PMI performance in EMU
The queue percentile standings of the German and French indices are weaker than for the EMU as a whole, but by relatively small amounts. Italy is an exception as Italy's manufacturing sector is much worse in its queue standing than that for the EMU has a whole, but its services sector is relatively better. Spain shows a similar standing in its manufacturing sector but has a much weaker services sector. But Spain and Italy both show overall current PMI readings higher than their respective ongoing three-month, six-month and 12-month averages. Germany and France show slightly less robust momentum. But EMU-area PMI readings are generally on firm-to-firming trends.
Retail sales in EMU
Another piece of goods news is the rise in EMU retail sales that shook off two months of weakness. Euro area retail sales volumes advanced by 1.1% in October after two months of declines. That gain boosted the three-month growth rate to 2.3% (annualized). While a solid pace, it is slightly lower than its year-on-year pace of 2.5%. And motor vehicle registrations have slowed sharply in the euro area with registrations off by 13.1% in October and declining at a 7.9% annual rate over three months -10.4% over six months and posting a 0.8% drop over 12 months.
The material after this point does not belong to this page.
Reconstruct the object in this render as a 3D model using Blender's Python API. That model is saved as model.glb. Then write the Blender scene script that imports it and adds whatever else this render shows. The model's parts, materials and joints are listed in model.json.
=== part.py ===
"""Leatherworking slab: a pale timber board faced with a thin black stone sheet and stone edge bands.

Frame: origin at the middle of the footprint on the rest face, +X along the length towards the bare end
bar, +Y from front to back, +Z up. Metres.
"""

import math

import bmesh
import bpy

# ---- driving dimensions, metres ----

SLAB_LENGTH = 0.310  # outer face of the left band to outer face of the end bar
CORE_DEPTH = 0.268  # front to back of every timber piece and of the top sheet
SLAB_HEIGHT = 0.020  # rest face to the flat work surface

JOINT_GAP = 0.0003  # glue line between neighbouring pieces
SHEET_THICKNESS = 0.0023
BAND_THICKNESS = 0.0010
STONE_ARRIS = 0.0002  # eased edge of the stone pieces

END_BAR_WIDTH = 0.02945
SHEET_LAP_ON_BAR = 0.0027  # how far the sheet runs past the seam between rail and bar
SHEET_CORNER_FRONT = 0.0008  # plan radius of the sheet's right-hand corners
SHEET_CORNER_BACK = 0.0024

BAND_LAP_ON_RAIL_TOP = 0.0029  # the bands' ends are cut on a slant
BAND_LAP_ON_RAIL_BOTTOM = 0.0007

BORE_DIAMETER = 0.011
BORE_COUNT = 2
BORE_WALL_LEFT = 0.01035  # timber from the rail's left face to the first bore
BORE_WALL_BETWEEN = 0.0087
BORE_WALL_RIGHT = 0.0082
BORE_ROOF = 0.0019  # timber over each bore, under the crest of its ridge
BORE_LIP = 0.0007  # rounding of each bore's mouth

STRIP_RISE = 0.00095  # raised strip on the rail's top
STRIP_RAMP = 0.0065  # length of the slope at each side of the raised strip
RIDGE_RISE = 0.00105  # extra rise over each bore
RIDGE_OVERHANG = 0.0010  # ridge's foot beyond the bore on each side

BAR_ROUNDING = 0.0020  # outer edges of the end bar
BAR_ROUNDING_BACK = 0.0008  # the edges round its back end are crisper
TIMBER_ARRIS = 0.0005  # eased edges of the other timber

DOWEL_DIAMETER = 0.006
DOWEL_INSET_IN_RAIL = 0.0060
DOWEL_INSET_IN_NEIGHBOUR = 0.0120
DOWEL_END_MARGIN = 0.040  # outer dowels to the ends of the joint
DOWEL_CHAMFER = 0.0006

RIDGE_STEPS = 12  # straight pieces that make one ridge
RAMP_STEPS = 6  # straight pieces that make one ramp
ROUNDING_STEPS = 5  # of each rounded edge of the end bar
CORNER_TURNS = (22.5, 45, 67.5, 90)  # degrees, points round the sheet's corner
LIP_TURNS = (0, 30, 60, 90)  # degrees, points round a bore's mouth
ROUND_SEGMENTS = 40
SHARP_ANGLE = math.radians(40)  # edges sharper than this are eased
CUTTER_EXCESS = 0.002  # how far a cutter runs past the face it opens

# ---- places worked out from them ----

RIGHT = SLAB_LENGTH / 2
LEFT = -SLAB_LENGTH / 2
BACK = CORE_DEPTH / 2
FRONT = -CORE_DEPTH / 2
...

Sentix index of sentiment drops
The Sentix index of investor sentiment dropped to 10.0 in December from 13.1 in November. That setback was unexpected. What had been expected was the defeat of the Italian referendum which now has destabilized the view of what is going on in Italy as well as in Europe.
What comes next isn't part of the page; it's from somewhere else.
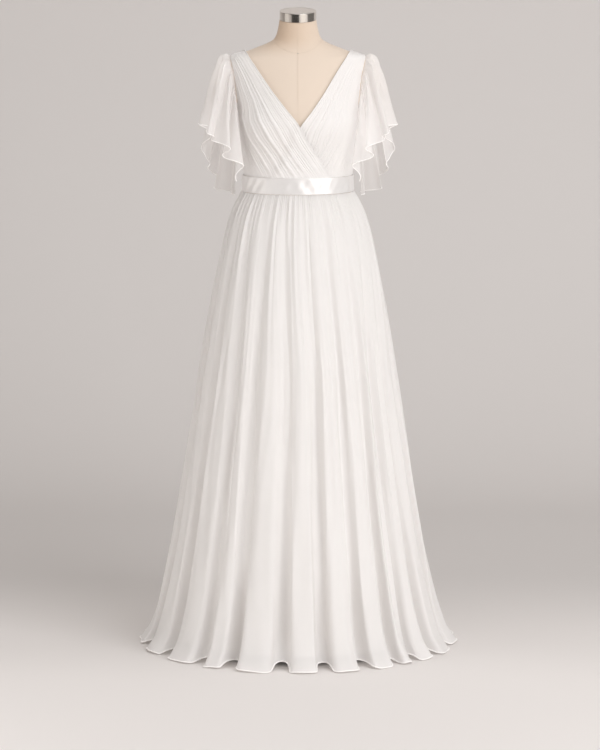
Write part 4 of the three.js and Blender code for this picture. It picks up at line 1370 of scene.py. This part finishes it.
class DressBodice(bpy.types.PropertyGroup):
    pleat_depth: length_prop("Pleat depth", "How far the pleats stand up", 0.0018, 0.01)
    crinkle_height: length_prop("Crinkles", "Height of the fine crinkles between the pleats", 0.0011, 0.005)
    edge_radius: radius_prop("Edge roll", "Radius of the roll along the neckline", 0.0009)
    seed: seed_prop("Pattern of the pleats", 7)


class DressBand(bpy.types.PropertyGroup):
    ripple_height: length_prop("Ripples", "Height of the satin's soft ripples", 0.0014, 0.005)
    seed: seed_prop("Pattern of the ripples", 3)


class DressSkirt(bpy.types.PropertyGroup):
    columns_a_fold: count_prop("Columns", "Columns of the mesh in each main fold", 44, 8, 80)
    gathers: count_prop("Gathers", "Small gathers at the waist, all round", 62, 20, 200)
    gather_depth: length_prop("Gather depth", "Height of the gathers", 0.0038, 0.01)
    crease_depth: length_prop("Creases", "Height of the long soft creases", 0.0027, 0.02)
    ridge_depth: length_prop("Ridges", "Height of the thin ridges along the folds", 0.0026, 0.02)
    hem_radius: radius_prop("Hem roll", "Radius of the rolled hem", 0.0017)
    seed: seed_prop("Pattern of the folds", 11)


class DressSleeves(bpy.types.PropertyGroup):
    columns: count_prop("Columns", "Columns of the mesh round each sleeve", 280, 40, 500)
    rows: count_prop("Rows", "Rows of the mesh down each sleeve", 80, 10, 200)
    wave_depth: length_prop("Wave depth", "How far the waves swing in and out", 0.015, 0.04)
    overlap: length_prop("Overlap", "How far each wave laps over the next", 0.018, 0.04)
    head_rise: length_prop("Head rise", "How far the gathered head stands up off the shoulder", 0.017, 0.03)
    head_gather: length_prop("Head gathers", "Height of the gathers at the sleeve's head", 0.0046, 0.01)
    hem_radius: radius_prop("Hem roll", "Radius of the rolled hem", 0.0012)
    seed: seed_prop("Pattern of the gathers", 5)


class DressStage(bpy.types.PropertyGroup):
    key_power: power_prop("Key light", "Power of the main light", 310)
    fill_power: power_prop("Fill light", "Power of the light opposite it", 4)
    low_power: power_prop("Low light", "Power of the low lights beside the skirt", 8)
    top_power: power_prop("Top light", "Power of the light overhead", 35)
    backdrop_power: power_prop("Backdrop light", "Power of the light on the wall", 8)
    world_strength: bpy.props.FloatProperty(
        name="Surrounding light", description="Strength of the light from all round", default=0.58, min=0
    )


class DRESS_OT_materials(bpy.types.Operator):
    """Make the cloth, satin and lining materials"""

    bl_idname = "dress.materials"
    bl_label = "Materials"

    def execute(self, context):
        colours = context.scene.dress_colours
        for name, (see_through, light_through) in SHEERNESS.items():
            cloth_material(name + " chiffon", colours.chiffon, CHIFFON, see_through, light_through)
        # The rolled hems are painted a little paler than the chiffon: a painted highlight along the roll.
        highlighted_chiffon = [min(1, c * 1.05) for c in colours.chiffon]
        cloth_material("rolled hem chiffon", highlighted_chiffon, ROLLED_CHIFFON, coordinates="Object")
        cloth_material("lining", colours.lining, PLAIN_LINING)
        satin_material(colours.satin)
        return {"FINISHED"}


# The operators in their order, each with the settings that it reads
STEPS = (
    (DRESS_OT_materials, "dress_colours", DressColours),
    (DRESS_OT_form, "", None),
    (DRESS_OT_bodice, "dress_bodice", DressBodice),
    (DRESS_OT_waistband, "dress_band", DressBand),
    (DRESS_OT_skirt, "dress_skirt", DressSkirt),
    (DRESS_OT_sleeves, "dress_sleeves", DressSleeves),
    (DRESS_OT_stage, "dress_stage", DressStage),
)


class DRESS_PT_panel(bpy.types.Panel):
    bl_label = "Wedding dress"
    bl_idname = "DRESS_PT_panel"
    bl_space_type = "VIEW_3D"
    bl_region_type = "UI"
    bl_category = "Dress"

    def draw(self, context):
        for operator, holder, group in STEPS:
            box = self.layout.box()
            for name in (group.__annotations__ if group else ()):
                box.prop(getattr(context.scene, holder), name)
            box.operator(operator.bl_idname)


def register():
    for operator, holder, group in STEPS:
        bpy.utils.register_class(operator)
        if group:
            bpy.utils.register_class(group)
            setattr(bpy.types.Scene, holder, bpy.props.PointerProperty(type=group))
    bpy.utils.register_class(DRESS_PT_panel)


def unregister():
    bpy.utils.unregister_class(DRESS_PT_panel)
    for operator, holder, group in reversed(STEPS):
        if group:
            delattr(bpy.types.Scene, holder)
            bpy.utils.unregister_class(group)
        bpy.utils.unregister_class(operator)


def main():
    register()
    weave_group()
    cloud_group()
    rolled_edge_tree()
    stitch_tree()
    bpy.ops.dress.materials()
    bpy.ops.dress.form()
    bpy.ops.dress.bodice()
    bpy.ops.dress.waistband()
    bpy.ops.dress.skirt()
    bpy.ops.dress.sleeves()
    bpy.ops.dress.stage()
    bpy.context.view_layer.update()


if __name__ == "__main__":
    main()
Italian referendum implications
Italy adds its voice to that of the U.K. and as voters reject a plan concocted by its leaders. For Italy, the referendum was a plan to streamline the Italian system and to make change easer to implement. Renzi had planned to push through labor market 'reforms' and these obviously are not wanted by the voters/workers. The U.K. already stuck down its long standing membership in the EU. In the U.S., a mainline political candidate widely believed to be the favorite lost to the upstart non-politician, Donald Trump. And in other European nations, elections are pending for the year ahead. Take the polls as indications of how the voters are leaning at your own risk! The defeat of Renzi in Italy could bring to power groups that favor pulling Italy out of the euro area that want to implement a two-track euro-currency.
La dolce vida?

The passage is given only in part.